+++ Working data

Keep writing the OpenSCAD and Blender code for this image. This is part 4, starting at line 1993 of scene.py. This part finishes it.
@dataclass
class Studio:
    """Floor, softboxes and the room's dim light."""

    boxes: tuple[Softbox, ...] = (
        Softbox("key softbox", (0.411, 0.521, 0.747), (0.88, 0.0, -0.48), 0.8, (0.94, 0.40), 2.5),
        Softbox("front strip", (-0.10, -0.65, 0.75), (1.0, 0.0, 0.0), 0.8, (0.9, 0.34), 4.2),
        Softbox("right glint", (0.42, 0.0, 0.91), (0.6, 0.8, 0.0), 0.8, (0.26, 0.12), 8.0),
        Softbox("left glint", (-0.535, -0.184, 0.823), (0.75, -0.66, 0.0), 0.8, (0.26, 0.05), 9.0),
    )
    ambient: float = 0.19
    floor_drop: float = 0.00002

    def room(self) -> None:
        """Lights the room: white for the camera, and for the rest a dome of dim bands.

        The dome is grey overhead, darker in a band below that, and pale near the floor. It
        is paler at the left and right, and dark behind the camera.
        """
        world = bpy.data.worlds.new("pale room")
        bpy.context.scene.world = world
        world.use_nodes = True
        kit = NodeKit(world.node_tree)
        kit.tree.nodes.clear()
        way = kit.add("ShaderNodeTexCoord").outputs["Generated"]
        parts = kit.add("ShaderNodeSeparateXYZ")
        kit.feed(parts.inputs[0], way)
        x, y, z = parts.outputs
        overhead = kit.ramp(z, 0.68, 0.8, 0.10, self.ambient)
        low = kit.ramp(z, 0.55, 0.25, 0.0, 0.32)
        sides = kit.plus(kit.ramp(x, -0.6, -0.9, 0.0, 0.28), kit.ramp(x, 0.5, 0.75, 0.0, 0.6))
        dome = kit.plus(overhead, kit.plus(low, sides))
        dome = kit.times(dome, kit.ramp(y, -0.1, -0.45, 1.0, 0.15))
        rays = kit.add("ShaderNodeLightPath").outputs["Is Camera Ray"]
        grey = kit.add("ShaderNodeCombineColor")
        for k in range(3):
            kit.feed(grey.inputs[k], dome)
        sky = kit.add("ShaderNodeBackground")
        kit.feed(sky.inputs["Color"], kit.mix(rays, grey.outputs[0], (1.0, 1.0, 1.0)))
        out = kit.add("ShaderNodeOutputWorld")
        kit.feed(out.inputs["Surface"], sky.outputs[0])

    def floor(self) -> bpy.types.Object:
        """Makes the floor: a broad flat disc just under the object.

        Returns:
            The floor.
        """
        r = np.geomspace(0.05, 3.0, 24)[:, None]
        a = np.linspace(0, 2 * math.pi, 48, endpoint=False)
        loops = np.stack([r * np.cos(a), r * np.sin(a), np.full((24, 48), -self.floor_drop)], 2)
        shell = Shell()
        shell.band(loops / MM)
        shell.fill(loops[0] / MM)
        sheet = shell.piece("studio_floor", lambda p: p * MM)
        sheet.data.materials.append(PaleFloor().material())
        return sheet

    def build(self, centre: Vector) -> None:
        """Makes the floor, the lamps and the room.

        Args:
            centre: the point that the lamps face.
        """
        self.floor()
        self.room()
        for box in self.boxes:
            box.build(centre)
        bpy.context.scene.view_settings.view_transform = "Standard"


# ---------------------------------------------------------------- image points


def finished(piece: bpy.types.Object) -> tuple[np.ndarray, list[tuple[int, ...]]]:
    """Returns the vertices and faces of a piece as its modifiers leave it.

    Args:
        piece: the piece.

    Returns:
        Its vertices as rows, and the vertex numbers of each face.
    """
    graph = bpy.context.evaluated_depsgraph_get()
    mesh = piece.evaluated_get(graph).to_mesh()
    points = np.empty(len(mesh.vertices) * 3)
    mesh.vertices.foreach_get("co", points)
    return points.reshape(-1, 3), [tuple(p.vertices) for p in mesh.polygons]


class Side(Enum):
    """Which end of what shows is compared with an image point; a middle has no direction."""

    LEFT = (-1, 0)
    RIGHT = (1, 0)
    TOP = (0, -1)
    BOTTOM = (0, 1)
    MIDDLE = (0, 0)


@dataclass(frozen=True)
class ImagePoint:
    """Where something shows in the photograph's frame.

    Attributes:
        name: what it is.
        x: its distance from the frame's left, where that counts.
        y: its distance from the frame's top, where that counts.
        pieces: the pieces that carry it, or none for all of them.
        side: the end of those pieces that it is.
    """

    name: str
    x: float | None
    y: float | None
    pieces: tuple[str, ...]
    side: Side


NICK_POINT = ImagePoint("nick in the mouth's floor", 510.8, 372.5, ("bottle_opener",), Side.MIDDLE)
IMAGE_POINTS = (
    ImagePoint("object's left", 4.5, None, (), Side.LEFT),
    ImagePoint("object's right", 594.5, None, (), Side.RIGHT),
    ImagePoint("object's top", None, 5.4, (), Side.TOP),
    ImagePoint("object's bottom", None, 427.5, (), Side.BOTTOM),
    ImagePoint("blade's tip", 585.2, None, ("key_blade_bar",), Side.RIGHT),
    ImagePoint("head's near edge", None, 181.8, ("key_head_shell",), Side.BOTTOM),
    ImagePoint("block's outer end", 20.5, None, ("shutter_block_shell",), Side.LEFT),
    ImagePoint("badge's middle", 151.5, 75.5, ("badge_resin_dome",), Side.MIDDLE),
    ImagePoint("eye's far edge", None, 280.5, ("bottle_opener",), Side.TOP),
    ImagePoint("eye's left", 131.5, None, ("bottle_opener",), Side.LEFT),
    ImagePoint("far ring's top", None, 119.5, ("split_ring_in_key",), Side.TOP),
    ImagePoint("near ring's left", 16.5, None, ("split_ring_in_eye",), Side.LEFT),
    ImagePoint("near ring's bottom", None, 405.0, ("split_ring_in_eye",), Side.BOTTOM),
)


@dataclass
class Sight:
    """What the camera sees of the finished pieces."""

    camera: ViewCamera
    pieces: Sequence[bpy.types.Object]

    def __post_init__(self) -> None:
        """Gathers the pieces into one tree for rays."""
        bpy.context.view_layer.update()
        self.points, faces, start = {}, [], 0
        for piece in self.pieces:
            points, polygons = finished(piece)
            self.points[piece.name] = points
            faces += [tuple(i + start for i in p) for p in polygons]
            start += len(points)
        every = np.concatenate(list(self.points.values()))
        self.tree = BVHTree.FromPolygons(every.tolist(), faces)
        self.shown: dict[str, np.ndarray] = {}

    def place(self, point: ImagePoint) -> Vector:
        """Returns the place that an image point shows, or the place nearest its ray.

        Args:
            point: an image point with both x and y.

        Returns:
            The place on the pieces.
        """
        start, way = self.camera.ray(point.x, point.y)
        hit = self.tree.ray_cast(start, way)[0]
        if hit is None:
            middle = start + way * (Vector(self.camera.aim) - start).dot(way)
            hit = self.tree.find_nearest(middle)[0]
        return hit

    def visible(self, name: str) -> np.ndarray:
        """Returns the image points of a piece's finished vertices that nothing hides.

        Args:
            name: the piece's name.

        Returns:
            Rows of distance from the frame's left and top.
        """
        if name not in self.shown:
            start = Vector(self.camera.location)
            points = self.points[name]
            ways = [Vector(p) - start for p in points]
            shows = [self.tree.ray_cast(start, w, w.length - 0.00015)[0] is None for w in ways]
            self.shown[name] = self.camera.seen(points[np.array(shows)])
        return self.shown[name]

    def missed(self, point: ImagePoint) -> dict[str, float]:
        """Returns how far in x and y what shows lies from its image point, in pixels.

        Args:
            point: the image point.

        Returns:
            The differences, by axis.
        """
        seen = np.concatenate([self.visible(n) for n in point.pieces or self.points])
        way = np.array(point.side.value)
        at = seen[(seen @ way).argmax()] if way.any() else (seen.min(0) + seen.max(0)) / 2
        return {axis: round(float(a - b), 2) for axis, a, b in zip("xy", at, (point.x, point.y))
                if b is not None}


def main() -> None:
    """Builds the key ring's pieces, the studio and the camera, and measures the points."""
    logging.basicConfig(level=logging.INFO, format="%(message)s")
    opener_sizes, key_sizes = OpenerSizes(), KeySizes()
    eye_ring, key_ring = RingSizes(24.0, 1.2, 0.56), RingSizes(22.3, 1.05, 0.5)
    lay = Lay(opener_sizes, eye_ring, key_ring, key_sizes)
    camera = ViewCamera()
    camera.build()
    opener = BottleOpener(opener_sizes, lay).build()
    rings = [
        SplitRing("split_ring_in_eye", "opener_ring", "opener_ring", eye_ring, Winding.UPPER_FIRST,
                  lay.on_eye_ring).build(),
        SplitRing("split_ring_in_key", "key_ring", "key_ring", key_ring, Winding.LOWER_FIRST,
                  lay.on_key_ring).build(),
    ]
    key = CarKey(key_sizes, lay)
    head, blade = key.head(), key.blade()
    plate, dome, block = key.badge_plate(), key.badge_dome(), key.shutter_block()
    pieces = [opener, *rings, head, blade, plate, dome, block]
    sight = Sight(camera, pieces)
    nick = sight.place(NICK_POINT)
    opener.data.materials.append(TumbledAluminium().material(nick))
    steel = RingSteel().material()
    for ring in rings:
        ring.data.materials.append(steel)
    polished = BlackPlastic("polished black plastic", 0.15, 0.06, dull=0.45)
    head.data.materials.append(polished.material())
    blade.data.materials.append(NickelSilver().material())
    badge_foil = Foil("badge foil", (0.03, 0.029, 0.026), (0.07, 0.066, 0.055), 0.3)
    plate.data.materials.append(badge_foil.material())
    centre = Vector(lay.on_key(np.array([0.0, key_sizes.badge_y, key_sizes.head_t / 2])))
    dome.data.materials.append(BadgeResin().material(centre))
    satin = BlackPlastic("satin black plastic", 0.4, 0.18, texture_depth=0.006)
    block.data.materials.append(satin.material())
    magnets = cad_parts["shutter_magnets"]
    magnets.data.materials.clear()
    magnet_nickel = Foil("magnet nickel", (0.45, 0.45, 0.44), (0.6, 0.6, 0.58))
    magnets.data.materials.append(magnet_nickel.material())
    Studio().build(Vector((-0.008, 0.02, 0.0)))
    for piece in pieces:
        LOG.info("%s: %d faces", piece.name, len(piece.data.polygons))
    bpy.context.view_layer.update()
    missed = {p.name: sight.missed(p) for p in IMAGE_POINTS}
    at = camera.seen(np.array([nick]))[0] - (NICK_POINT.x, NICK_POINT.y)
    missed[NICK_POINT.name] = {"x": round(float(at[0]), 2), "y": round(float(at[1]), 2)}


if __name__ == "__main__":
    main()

++++++
+++ Working data

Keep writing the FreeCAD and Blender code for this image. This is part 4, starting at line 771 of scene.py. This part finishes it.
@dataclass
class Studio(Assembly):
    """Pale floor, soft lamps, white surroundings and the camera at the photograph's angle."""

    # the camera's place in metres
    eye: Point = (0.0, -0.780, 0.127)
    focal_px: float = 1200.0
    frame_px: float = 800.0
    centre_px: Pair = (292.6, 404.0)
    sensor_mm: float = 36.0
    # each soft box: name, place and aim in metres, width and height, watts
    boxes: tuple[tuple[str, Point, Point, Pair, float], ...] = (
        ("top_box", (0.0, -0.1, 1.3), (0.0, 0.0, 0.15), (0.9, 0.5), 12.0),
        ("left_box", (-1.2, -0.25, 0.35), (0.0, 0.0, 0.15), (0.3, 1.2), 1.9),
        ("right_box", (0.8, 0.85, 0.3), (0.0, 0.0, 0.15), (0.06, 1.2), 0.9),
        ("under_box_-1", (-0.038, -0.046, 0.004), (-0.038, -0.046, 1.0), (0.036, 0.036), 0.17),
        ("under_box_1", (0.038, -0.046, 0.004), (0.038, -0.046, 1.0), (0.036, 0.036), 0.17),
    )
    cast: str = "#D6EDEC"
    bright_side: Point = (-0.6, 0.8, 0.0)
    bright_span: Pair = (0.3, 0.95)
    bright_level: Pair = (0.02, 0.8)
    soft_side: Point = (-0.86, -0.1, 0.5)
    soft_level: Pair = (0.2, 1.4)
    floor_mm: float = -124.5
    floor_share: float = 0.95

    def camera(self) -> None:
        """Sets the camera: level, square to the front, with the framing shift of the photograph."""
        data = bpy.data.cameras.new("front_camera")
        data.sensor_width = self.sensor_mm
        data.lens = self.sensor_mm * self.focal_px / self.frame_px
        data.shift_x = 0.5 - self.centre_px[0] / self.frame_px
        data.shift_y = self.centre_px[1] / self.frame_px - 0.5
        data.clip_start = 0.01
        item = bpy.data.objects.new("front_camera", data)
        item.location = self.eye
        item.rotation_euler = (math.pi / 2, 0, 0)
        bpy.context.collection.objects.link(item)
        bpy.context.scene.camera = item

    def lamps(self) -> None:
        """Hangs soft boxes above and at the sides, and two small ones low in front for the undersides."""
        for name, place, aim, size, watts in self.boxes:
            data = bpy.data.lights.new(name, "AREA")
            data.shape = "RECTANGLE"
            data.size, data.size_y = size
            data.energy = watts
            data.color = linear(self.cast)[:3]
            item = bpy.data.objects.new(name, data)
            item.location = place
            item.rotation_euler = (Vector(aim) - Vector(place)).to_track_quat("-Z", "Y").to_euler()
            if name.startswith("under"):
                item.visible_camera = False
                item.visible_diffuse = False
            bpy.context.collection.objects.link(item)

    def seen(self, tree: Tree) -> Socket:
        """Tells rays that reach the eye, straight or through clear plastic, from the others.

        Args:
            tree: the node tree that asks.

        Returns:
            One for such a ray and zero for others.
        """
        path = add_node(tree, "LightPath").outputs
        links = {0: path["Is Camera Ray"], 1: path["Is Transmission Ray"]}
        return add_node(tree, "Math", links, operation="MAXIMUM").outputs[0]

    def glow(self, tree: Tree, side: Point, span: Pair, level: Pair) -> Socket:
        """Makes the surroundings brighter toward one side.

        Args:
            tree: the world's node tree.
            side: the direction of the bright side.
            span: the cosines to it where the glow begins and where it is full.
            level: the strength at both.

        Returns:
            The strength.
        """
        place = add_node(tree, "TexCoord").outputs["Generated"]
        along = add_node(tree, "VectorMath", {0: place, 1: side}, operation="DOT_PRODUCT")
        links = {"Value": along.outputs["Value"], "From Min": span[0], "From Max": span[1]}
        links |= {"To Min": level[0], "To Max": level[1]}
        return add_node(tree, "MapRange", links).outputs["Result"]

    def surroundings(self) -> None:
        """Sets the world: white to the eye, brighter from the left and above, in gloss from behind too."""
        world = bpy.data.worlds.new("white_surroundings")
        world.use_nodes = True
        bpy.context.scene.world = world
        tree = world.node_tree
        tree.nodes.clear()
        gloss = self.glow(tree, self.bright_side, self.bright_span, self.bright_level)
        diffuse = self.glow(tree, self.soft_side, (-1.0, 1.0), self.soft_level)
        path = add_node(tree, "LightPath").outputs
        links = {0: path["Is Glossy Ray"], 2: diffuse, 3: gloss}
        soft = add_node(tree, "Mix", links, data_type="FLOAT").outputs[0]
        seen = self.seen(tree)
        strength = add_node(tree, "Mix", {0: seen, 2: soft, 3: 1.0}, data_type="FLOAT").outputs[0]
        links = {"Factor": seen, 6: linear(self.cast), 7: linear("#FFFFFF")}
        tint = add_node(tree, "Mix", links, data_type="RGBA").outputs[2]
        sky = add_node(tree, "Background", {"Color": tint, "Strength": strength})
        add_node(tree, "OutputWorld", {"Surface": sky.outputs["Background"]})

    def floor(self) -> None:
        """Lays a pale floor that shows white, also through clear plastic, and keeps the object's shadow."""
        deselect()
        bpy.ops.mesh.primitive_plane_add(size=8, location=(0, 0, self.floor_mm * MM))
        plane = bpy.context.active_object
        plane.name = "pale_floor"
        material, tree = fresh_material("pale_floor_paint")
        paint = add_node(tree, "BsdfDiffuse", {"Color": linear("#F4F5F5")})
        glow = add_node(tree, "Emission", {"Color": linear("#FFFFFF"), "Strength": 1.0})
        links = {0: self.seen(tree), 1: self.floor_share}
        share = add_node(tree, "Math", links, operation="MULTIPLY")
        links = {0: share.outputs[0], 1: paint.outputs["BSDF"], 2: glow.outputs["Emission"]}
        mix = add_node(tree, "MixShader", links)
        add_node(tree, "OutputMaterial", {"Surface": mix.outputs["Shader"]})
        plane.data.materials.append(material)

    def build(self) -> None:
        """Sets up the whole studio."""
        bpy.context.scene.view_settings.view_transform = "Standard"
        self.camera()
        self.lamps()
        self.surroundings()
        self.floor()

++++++

## Short problem
Output the lines of the records above exactly as they appear, from the line containing "Keep writing the OpenSCAD" through the line containing "of dim bands.".

## Solution below
Keep writing the OpenSCAD and Blender code for this image. This is part 4, starting at line 1993 of scene.py. This part finishes it.
@dataclass
class Studio:
    """Floor, softboxes and the room's dim light."""

    boxes: tuple[Softbox, ...] = (
        Softbox("key softbox", (0.411, 0.521, 0.747), (0.88, 0.0, -0.48), 0.8, (0.94, 0.40), 2.5),
        Softbox("front strip", (-0.10, -0.65, 0.75), (1.0, 0.0, 0.0), 0.8, (0.9, 0.34), 4.2),
        Softbox("right glint", (0.42, 0.0, 0.91), (0.6, 0.8, 0.0), 0.8, (0.26, 0.12), 8.0),
        Softbox("left glint", (-0.535, -0.184, 0.823), (0.75, -0.66, 0.0), 0.8, (0.26, 0.05), 9.0),
    )
    ambient: float = 0.19
    floor_drop: float = 0.00002

    def room(self) -> None:
        """Lights the room: white for the camera, and for the rest a dome of dim bands.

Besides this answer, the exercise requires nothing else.